__What is being asked__: Output the data below in full, byte for byte. Nothing may differ.
** start **
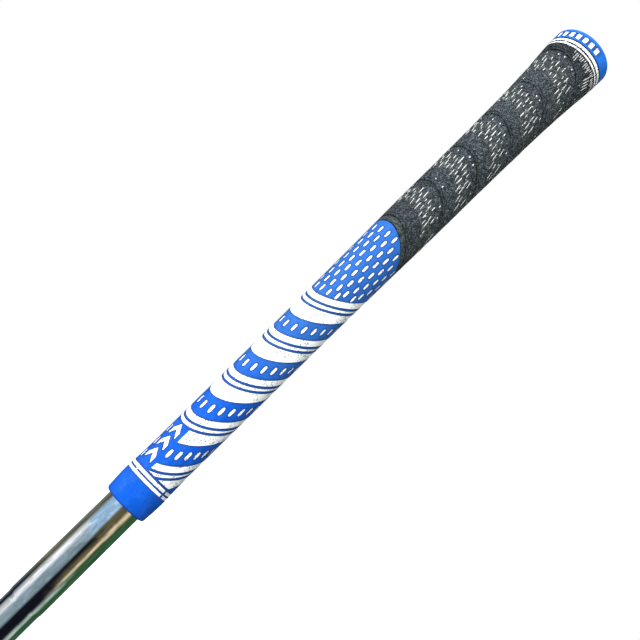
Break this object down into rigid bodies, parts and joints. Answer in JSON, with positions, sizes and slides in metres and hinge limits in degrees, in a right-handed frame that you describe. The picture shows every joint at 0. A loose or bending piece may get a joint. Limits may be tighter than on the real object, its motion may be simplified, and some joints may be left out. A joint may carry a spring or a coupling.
{
  "type": "golf grip",
  "caption": "Tapered golf grip with slanted filled bands below and a corded upper half, glued on a cut stub of stepped steel shaft and closed by a vented cap.",
  "frame": {"origin": "centre of the shaft's cut end", "axes": "+Z along the shaft towards the cap, -Y through the line near which the slanted bands reach lowest"},
  "size_m": [0.0284, 0.0284, 0.3633],
  "materials": {
    "blue_rubber": "satin moulded rubber",
    "black_rubber": "matte stippled rubber",
    "core_rubber": "matte rubber",
    "white_fill": "satin paint fill",
    "cord_cloth": "ground cord cloth with pale fibres",
    "tape_paper": "matte double-sided tape",
    "chromed_steel": "bright chrome"
  },
  "bodies": {
    "root": {"cap_mark_1": "white_fill", "cap_mark_2": "white_fill", "cap_mark_3": "white_fill", "cap_mark_4": "white_fill", "cap_mark_5": "white_fill", "cap_mark_6": "white_fill", "cap_mark_7": "white_fill", "cap_ring_1": "white_fill", "cap_ring_2": "white_fill", "cord_ply": "cord_cloth", "end_cap": "blue_rubber", "grip_tape": "tape_paper", "lower_sleeve": "blue_rubber", "mouth_ring_1": "white_fill", "mouth_ring_2": "white_fill", "panel_mark_1": "white_fill", "panel_mark_2": "white_fill", "panel_mark_3": "white_fill", "shaft_tube": "chromed_steel", "smooth_band_0": "black_rubber", "smooth_band_1": "black_rubber", "smooth_band_2": "black_rubber", "smooth_band_3": "black_rubber", "smooth_band_4": "black_rubber", "smooth_band_5": "black_rubber", "upper_core": "core_rubber", "white_mid_0": "white_fill", "white_mid_1": "white_fill", "white_mid_2": "white_fill", "white_mid_3": "white_fill", "white_mid_4": "white_fill", "white_stripe_0": "white_fill", "white_stripe_1": "white_fill", "white_stripe_2": "white_fill", "white_stripe_3": "white_fill", "white_stripe_4": "white_fill", "white_wide_0": "white_fill", "white_wide_1": "white_fill", "white_wide_2": "white_fill", "white_wide_3": "white_fill", "white_wide_4": "white_fill"}
  },
  "joints": []
}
** end **
__Result below__:
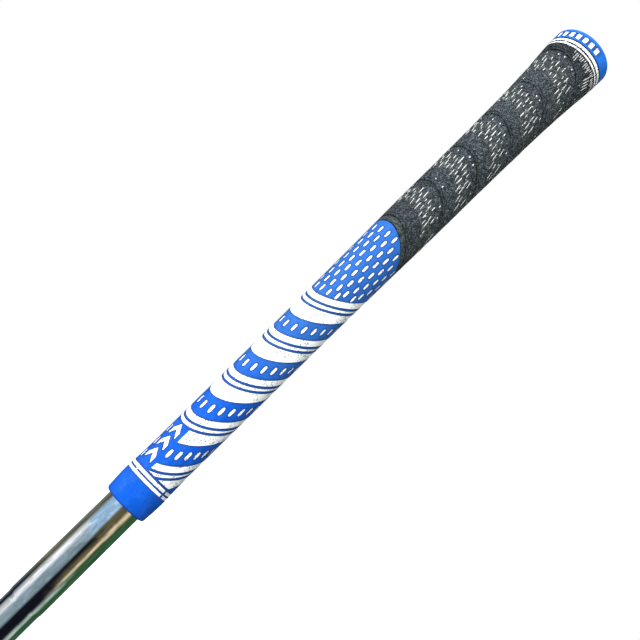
Break this object down into rigid bodies, parts and joints. Answer in JSON, with positions, sizes and slides in metres and hinge limits in degrees, in a right-handed frame that you describe. The picture shows every joint at 0. A loose or bending piece may get a joint. Limits may be tighter than on the real object, its motion may be simplified, and some joints may be left out. A joint may carry a spring or a coupling.
{
  "type": "golf grip",
  "caption": "Tapered golf grip with slanted filled bands below and a corded upper half, glued on a cut stub of stepped steel shaft and closed by a vented cap.",
  "frame": {"origin": "centre of the shaft's cut end", "axes": "+Z along the shaft towards the cap, -Y through the line near which the slanted bands reach lowest"},
  "size_m": [0.0284, 0.0284, 0.3633],
  "materials": {
    "blue_rubber": "satin moulded rubber",
    "black_rubber": "matte stippled rubber",
    "core_rubber": "matte rubber",
    "white_fill": "satin paint fill",
    "cord_cloth": "ground cord cloth with pale fibres",
    "tape_paper": "matte double-sided tape",
    "chromed_steel": "bright chrome"
  },
  "bodies": {
    "root": {"cap_mark_1": "white_fill", "cap_mark_2": "white_fill", "cap_mark_3": "white_fill", "cap_mark_4": "white_fill", "cap_mark_5": "white_fill", "cap_mark_6": "white_fill", "cap_mark_7": "white_fill", "cap_ring_1": "white_fill", "cap_ring_2": "white_fill", "cord_ply": "cord_cloth", "end_cap": "blue_rubber", "grip_tape": "tape_paper", "lower_sleeve": "blue_rubber", "mouth_ring_1": "white_fill", "mouth_ring_2": "white_fill", "panel_mark_1": "white_fill", "panel_mark_2": "white_fill", "panel_mark_3": "white_fill", "shaft_tube": "chromed_steel", "smooth_band_0": "black_rubber", "smooth_band_1": "black_rubber", "smooth_band_2": "black_rubber", "smooth_band_3": "black_rubber", "smooth_band_4": "black_rubber", "smooth_band_5": "black_rubber", "upper_core": "core_rubber", "white_mid_0": "white_fill", "white_mid_1": "white_fill", "white_mid_2": "white_fill", "white_mid_3": "white_fill", "white_mid_4": "white_fill", "white_stripe_0": "white_fill", "white_stripe_1": "white_fill", "white_stripe_2": "white_fill", "white_stripe_3": "white_fill", "white_stripe_4": "white_fill", "white_wide_0": "white_fill", "white_wide_1": "white_fill", "white_wide_2": "white_fill", "white_wide_3": "white_fill", "white_wide_4": "white_fill"}
  },
  "joints": []
}